Return the lines from the one that contains "value in end.hinge())" through the one that contains "bpy.data.objects.remove(obj)", both included, exactly as written and with nothing added.

## DATA EXCERPT
|---|
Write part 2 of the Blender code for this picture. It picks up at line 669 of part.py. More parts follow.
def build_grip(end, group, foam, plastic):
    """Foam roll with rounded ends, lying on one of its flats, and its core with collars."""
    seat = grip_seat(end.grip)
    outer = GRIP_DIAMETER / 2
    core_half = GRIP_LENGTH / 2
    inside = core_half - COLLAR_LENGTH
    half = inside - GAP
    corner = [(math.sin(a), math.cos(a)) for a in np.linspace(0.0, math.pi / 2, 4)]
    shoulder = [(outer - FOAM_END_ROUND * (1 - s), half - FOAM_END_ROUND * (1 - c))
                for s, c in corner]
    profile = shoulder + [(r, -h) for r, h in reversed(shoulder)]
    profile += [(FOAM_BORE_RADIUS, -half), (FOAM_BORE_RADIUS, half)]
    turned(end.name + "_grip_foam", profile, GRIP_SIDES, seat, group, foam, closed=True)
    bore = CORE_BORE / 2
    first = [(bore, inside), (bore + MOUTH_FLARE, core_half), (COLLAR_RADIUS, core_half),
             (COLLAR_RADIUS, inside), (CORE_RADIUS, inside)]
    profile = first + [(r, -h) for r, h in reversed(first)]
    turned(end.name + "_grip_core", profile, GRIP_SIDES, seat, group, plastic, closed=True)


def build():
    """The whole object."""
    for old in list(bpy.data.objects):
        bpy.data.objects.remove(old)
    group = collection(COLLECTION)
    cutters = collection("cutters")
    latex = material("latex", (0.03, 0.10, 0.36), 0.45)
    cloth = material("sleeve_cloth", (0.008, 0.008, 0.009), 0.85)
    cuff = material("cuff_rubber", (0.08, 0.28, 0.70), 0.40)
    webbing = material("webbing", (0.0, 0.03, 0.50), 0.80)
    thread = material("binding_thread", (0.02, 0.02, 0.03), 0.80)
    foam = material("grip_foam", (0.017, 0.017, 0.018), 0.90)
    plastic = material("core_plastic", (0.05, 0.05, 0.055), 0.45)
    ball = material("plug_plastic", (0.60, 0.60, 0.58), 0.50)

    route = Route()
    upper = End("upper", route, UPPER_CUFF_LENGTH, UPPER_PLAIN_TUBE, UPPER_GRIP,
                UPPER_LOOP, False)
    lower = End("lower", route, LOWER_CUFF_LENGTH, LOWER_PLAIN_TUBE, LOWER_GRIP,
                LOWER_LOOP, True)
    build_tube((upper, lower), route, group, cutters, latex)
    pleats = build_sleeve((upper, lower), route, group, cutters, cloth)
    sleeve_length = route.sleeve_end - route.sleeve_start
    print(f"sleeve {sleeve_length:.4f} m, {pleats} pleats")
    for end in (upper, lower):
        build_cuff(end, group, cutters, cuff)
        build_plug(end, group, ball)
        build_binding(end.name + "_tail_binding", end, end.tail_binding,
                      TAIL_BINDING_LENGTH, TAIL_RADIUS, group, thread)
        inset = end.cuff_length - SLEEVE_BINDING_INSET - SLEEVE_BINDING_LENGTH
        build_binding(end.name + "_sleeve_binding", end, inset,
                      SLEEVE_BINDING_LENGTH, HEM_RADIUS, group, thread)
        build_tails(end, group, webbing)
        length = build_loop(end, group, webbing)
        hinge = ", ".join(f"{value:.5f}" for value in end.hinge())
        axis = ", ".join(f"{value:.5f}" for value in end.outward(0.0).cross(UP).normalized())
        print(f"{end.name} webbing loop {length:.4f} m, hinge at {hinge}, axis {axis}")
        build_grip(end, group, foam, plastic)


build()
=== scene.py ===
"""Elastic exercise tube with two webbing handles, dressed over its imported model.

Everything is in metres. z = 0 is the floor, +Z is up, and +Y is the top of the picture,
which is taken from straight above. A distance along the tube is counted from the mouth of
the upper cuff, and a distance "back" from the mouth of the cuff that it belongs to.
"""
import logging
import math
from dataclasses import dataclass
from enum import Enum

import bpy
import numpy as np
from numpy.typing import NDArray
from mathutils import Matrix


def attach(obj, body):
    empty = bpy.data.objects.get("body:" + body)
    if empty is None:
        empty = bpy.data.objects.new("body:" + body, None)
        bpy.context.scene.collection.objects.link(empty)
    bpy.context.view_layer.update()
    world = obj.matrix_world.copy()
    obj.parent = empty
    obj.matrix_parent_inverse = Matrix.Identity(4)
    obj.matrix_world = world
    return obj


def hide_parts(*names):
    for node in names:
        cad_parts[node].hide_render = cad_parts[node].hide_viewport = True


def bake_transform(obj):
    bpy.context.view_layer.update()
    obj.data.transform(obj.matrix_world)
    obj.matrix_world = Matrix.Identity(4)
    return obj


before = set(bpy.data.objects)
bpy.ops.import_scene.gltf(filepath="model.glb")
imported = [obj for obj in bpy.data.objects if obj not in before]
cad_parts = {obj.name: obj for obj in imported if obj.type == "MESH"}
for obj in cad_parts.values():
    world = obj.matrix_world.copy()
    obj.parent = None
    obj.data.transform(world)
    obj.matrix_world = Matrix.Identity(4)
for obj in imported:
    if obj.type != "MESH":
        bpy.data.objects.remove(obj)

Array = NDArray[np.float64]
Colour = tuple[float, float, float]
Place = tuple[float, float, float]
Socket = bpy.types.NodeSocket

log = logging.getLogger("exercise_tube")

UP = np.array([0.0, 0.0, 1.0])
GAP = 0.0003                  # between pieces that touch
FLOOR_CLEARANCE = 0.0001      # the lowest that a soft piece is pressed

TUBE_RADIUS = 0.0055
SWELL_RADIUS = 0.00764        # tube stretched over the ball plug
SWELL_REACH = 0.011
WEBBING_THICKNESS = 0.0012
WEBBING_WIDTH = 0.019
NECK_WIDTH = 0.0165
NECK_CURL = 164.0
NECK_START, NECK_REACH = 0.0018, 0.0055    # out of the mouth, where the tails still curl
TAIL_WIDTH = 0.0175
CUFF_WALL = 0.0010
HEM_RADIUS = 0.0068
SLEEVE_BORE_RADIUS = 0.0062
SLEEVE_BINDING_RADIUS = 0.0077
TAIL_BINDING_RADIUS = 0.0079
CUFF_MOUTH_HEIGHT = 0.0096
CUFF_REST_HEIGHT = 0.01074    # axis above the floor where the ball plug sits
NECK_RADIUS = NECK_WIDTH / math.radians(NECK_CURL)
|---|
## SOLUTION BELOW
        hinge = ", ".join(f"{value:.5f}" for value in end.hinge())
        axis = ", ".join(f"{value:.5f}" for value in end.outward(0.0).cross(UP).normalized())
        print(f"{end.name} webbing loop {length:.4f} m, hinge at {hinge}, axis {axis}")
        build_grip(end, group, foam, plastic)


build()
=== scene.py ===
"""Elastic exercise tube with two webbing handles, dressed over its imported model.

Everything is in metres. z = 0 is the floor, +Z is up, and +Y is the top of the picture,
which is taken from straight above. A distance along the tube is counted from the mouth of
the upper cuff, and a distance "back" from the mouth of the cuff that it belongs to.
"""
import logging
import math
from dataclasses import dataclass
from enum import Enum

import bpy
import numpy as np
from numpy.typing import NDArray
from mathutils import Matrix


def attach(obj, body):
    empty = bpy.data.objects.get("body:" + body)
    if empty is None:
        empty = bpy.data.objects.new("body:" + body, None)
        bpy.context.scene.collection.objects.link(empty)
    bpy.context.view_layer.update()
    world = obj.matrix_world.copy()
    obj.parent = empty
    obj.matrix_parent_inverse = Matrix.Identity(4)
    obj.matrix_world = world
    return obj


def hide_parts(*names):
    for node in names:
        cad_parts[node].hide_render = cad_parts[node].hide_viewport = True


def bake_transform(obj):
    bpy.context.view_layer.update()
    obj.data.transform(obj.matrix_world)
    obj.matrix_world = Matrix.Identity(4)
    return obj


before = set(bpy.data.objects)
bpy.ops.import_scene.gltf(filepath="model.glb")
imported = [obj for obj in bpy.data.objects if obj not in before]
cad_parts = {obj.name: obj for obj in imported if obj.type == "MESH"}
for obj in cad_parts.values():
    world = obj.matrix_world.copy()
    obj.parent = None
    obj.data.transform(world)
    obj.matrix_world = Matrix.Identity(4)
for obj in imported:
    if obj.type != "MESH":
        bpy.data.objects.remove(obj)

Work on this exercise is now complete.